## SOURCE DATA

BEGIN

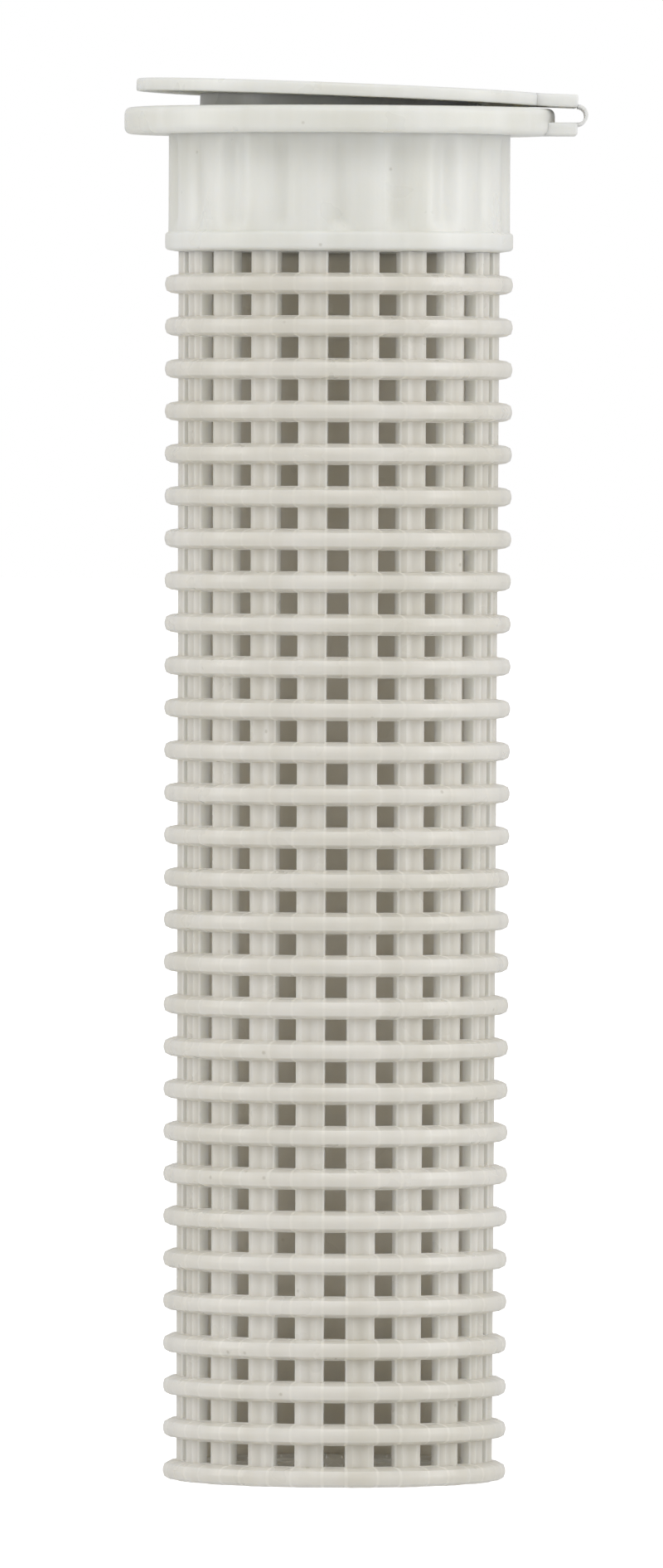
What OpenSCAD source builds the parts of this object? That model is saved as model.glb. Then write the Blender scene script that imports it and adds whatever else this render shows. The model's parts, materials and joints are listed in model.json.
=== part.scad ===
// Plastic mesh sleeve for injection anchors, with a lid on a living hinge.
// Frame: millimetres, +Z up, origin at the middle of the sleeve's closed end, so the sleeve
// stands on z = 0 and the hole's face is at z = sleeve_len. The lid's hinge is on the +X side.

/* [Sleeve] */
// Diameter over the rings, which is the drilled hole's diameter
sleeve_d = 22; // [20:0.5:26]
// Length that goes into the hole, from the closed end to the flange's underside
sleeve_len = 85; // [60:1:130]
// Diameter of the round bore through the collar
bore_d = 17.5; // [15:0.5:18]

/* [Mesh] */
// Number of window columns round the wall: odd, so that each window faces solid wall
column_count = 19; // [13:2:23]
// Number of rings from the closed end up to the collar, each with a row of windows above it
ring_count = 29; // [18:1:32]
// Width of one window
window_w = 1.45; // [0.8:0.05:1.8]
// How far the rings stand out past the wall
ring_out = 0.85; // [0.4:0.05:1.2]
// Height of a ring where it leaves the wall
ring_root_w = 1.25; // [1:0.05:1.5]
// Height of a ring at its outer edge
ring_tip_w = 1.0; // [0.5:0.05:1.1]
// Thickness of the grid that closes the lower end
end_t = 1.2; // [0.8:0.1:2]

/* [Head] */
// Height of the fluted collar below the flange
collar_h = 7.4; // [5:0.1:12]
// Diameter of the flange
flange_d = 27.2; // [25:0.2:32]
// Thickness of the flange
flange_t = 1.7; // [1.2:0.1:2.5]

/* [Lid] */
// Diameter of the lid
lid_d = 25.8; // [24:0.2:30]
// Thickness of the lid
lid_t = 0.8; // [0.6:0.1:1.2]
// Number of petals that centre the nozzle and the rod
petal_count = 8; // [6:1:10]
// Radius of the hole that the petal tips leave
tip_r = 3.0; // [2.5:0.1:4]
// How far the lid stands ajar
ajar = 2.0; // [0:0.5:10]

/* [Hinge] */
// Width of the hinge strap
strap_w = 7.0; // [4:0.5:10]
// Distance from the sleeve's axis to the hinge axis
hinge_x = 15.5; // [15:0.1:17]
// Thickness of the leaf that stands out of the flange
leaf_t = 0.8; // [0.5:0.1:1]
// Thickness of the film between the two leaves
film_t = 0.2; // [0.15:0.05:0.4]

/* [Hidden] */
$fn = 96;

IVORY = [0.84, 0.83, 0.78];
PALE = [0.88, 0.88, 0.85];

// How far a cutting shape runs past the faces it cuts
cut = 1;

ring_r = sleeve_d / 2;
wall_r = ring_r - ring_out;
wall_t = 1.0;
wall_in_r = wall_r - wall_t;
ring_slope = (ring_root_w - ring_tip_w) / 2;
bore_r = bore_d / 2;
mesh_h = sleeve_len - collar_h;
ring_pitch = mesh_h / ring_count;
column_step = 360 / column_count;
first_column = -90;
land = 0.05;
window_h = ring_pitch - ring_root_w - 2 * land;

collar_inset = 0.2;
collar_r = ring_r - collar_inset;
flute_r = 0.9;
flute_gap = 0.2;
flute_depth = 0.3;
flute_z = mesh_h + ring_root_w + flute_gap;

flange_r = flange_d / 2;
flange_top = sleeve_len + flange_t;
rim_chamfer = 0.25;

lid_gap = 0.05;
lid_z = flange_top + lid_gap;
lid_r = lid_d / 2;
lid_chamfer = 0.15;
recess_step = 0.45;
recess_r = bore_r + recess_step;
spigot_clearance = 0.35;
spigot_r = recess_r - spigot_clearance;
spigot_h = lid_z - sleeve_len - spigot_clearance;
spigot_wall = 1.0;
spigot_in_r = spigot_r - spigot_wall;

petal_t = 0.5;
petal_gap = 0.1;
petal_slit = 0.3;
petal_step = 360 / petal_count;
half_step = petal_step / 2;
corner_margin = 0.04;
hole_corner_r = spigot_in_r - corner_margin;
hole_apothem = hole_corner_r * cos(half_step);
petal_root = hole_apothem - petal_gap;

leaf_setback = 0.5;
leaf_end_x = hinge_x - leaf_setback;
leaf_in_x = 10;
leaf_top = sleeve_len + leaf_t;
hinge_z = (leaf_top + lid_z) / 2;
film_in_r = hinge_z - leaf_top;
film_upper_deg = 78;
film_quadrant = 2;

spoke_count = 8;
spoke_w = 1.1;
hub_r = 2.6;
grid_rim_w = 1.0;
grid_in_r = wall_in_r - grid_rim_w;
spoke_in = hub_r / 2;
spoke_out = wall_in_r - grid_rim_w / 2;

// The outer side of one ring that stands on height z, as points of radius and height.
function ring_points(z) = [
    [wall_r, z],
    [ring_r, z + ring_slope],
    [ring_r, z + ring_slope + ring_tip_w],
    [wall_r, z + ring_root_w]
];

// The wall and its rings in section.
module tube_outline() {
    polygon(concat(
        [[wall_in_r, 0]],
        [for (k = [0:ring_count - 1]) each ring_points(k * ring_pitch)],
        [[wall_r, mesh_h], [wall_in_r, mesh_h]]
    ));
}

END

## WHAT THE TASK ASKS
Hand back the material above in full, exactly as written.

## RESULT FOR THIS TASK
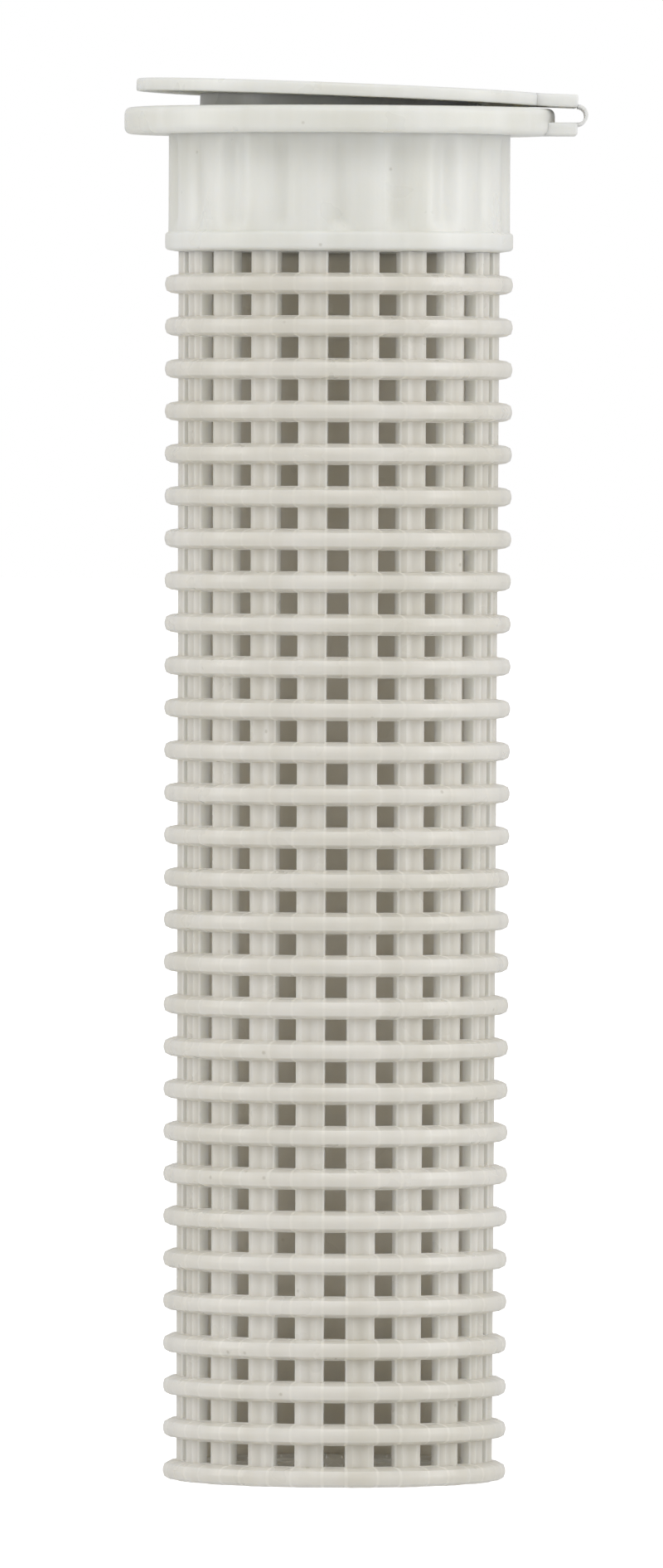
What OpenSCAD source builds the parts of this object? That model is saved as model.glb. Then write the Blender scene script that imports it and adds whatever else this render shows. The model's parts, materials and joints are listed in model.json.
=== part.scad ===
// Plastic mesh sleeve for injection anchors, with a lid on a living hinge.
// Frame: millimetres, +Z up, origin at the middle of the sleeve's closed end, so the sleeve
// stands on z = 0 and the hole's face is at z = sleeve_len. The lid's hinge is on the +X side.

/* [Sleeve] */
// Diameter over the rings, which is the drilled hole's diameter
sleeve_d = 22; // [20:0.5:26]
// Length that goes into the hole, from the closed end to the flange's underside
sleeve_len = 85; // [60:1:130]
// Diameter of the round bore through the collar
bore_d = 17.5; // [15:0.5:18]

/* [Mesh] */
// Number of window columns round the wall: odd, so that each window faces solid wall
column_count = 19; // [13:2:23]
// Number of rings from the closed end up to the collar, each with a row of windows above it
ring_count = 29; // [18:1:32]
// Width of one window
window_w = 1.45; // [0.8:0.05:1.8]
// How far the rings stand out past the wall
ring_out = 0.85; // [0.4:0.05:1.2]
// Height of a ring where it leaves the wall
ring_root_w = 1.25; // [1:0.05:1.5]
// Height of a ring at its outer edge
ring_tip_w = 1.0; // [0.5:0.05:1.1]
// Thickness of the grid that closes the lower end
end_t = 1.2; // [0.8:0.1:2]

/* [Head] */
// Height of the fluted collar below the flange
collar_h = 7.4; // [5:0.1:12]
// Diameter of the flange
flange_d = 27.2; // [25:0.2:32]
// Thickness of the flange
flange_t = 1.7; // [1.2:0.1:2.5]

/* [Lid] */
// Diameter of the lid
lid_d = 25.8; // [24:0.2:30]
// Thickness of the lid
lid_t = 0.8; // [0.6:0.1:1.2]
// Number of petals that centre the nozzle and the rod
petal_count = 8; // [6:1:10]
// Radius of the hole that the petal tips leave
tip_r = 3.0; // [2.5:0.1:4]
// How far the lid stands ajar
ajar = 2.0; // [0:0.5:10]

/* [Hinge] */
// Width of the hinge strap
strap_w = 7.0; // [4:0.5:10]
// Distance from the sleeve's axis to the hinge axis
hinge_x = 15.5; // [15:0.1:17]
// Thickness of the leaf that stands out of the flange
leaf_t = 0.8; // [0.5:0.1:1]
// Thickness of the film between the two leaves
film_t = 0.2; // [0.15:0.05:0.4]

/* [Hidden] */
$fn = 96;

IVORY = [0.84, 0.83, 0.78];
PALE = [0.88, 0.88, 0.85];

// How far a cutting shape runs past the faces it cuts
cut = 1;

ring_r = sleeve_d / 2;
wall_r = ring_r - ring_out;
wall_t = 1.0;
wall_in_r = wall_r - wall_t;
ring_slope = (ring_root_w - ring_tip_w) / 2;
bore_r = bore_d / 2;
mesh_h = sleeve_len - collar_h;
ring_pitch = mesh_h / ring_count;
column_step = 360 / column_count;
first_column = -90;
land = 0.05;
window_h = ring_pitch - ring_root_w - 2 * land;

collar_inset = 0.2;
collar_r = ring_r - collar_inset;
flute_r = 0.9;
flute_gap = 0.2;
flute_depth = 0.3;
flute_z = mesh_h + ring_root_w + flute_gap;

flange_r = flange_d / 2;
flange_top = sleeve_len + flange_t;
rim_chamfer = 0.25;

lid_gap = 0.05;
lid_z = flange_top + lid_gap;
lid_r = lid_d / 2;
lid_chamfer = 0.15;
recess_step = 0.45;
recess_r = bore_r + recess_step;
spigot_clearance = 0.35;
spigot_r = recess_r - spigot_clearance;
spigot_h = lid_z - sleeve_len - spigot_clearance;
spigot_wall = 1.0;
spigot_in_r = spigot_r - spigot_wall;

petal_t = 0.5;
petal_gap = 0.1;
petal_slit = 0.3;
petal_step = 360 / petal_count;
half_step = petal_step / 2;
corner_margin = 0.04;
hole_corner_r = spigot_in_r - corner_margin;
hole_apothem = hole_corner_r * cos(half_step);
petal_root = hole_apothem - petal_gap;

leaf_setback = 0.5;
leaf_end_x = hinge_x - leaf_setback;
leaf_in_x = 10;
leaf_top = sleeve_len + leaf_t;
hinge_z = (leaf_top + lid_z) / 2;
film_in_r = hinge_z - leaf_top;
film_upper_deg = 78;
film_quadrant = 2;

spoke_count = 8;
spoke_w = 1.1;
hub_r = 2.6;
grid_rim_w = 1.0;
grid_in_r = wall_in_r - grid_rim_w;
spoke_in = hub_r / 2;
spoke_out = wall_in_r - grid_rim_w / 2;

// The outer side of one ring that stands on height z, as points of radius and height.
function ring_points(z) = [
    [wall_r, z],
    [ring_r, z + ring_slope],
    [ring_r, z + ring_slope + ring_tip_w],
    [wall_r, z + ring_root_w]
];

// The wall and its rings in section.
module tube_outline() {
    polygon(concat(
        [[wall_in_r, 0]],
        [for (k = [0:ring_count - 1]) each ring_points(k * ring_pitch)],
        [[wall_r, mesh_h], [wall_in_r, mesh_h]]
    ));
}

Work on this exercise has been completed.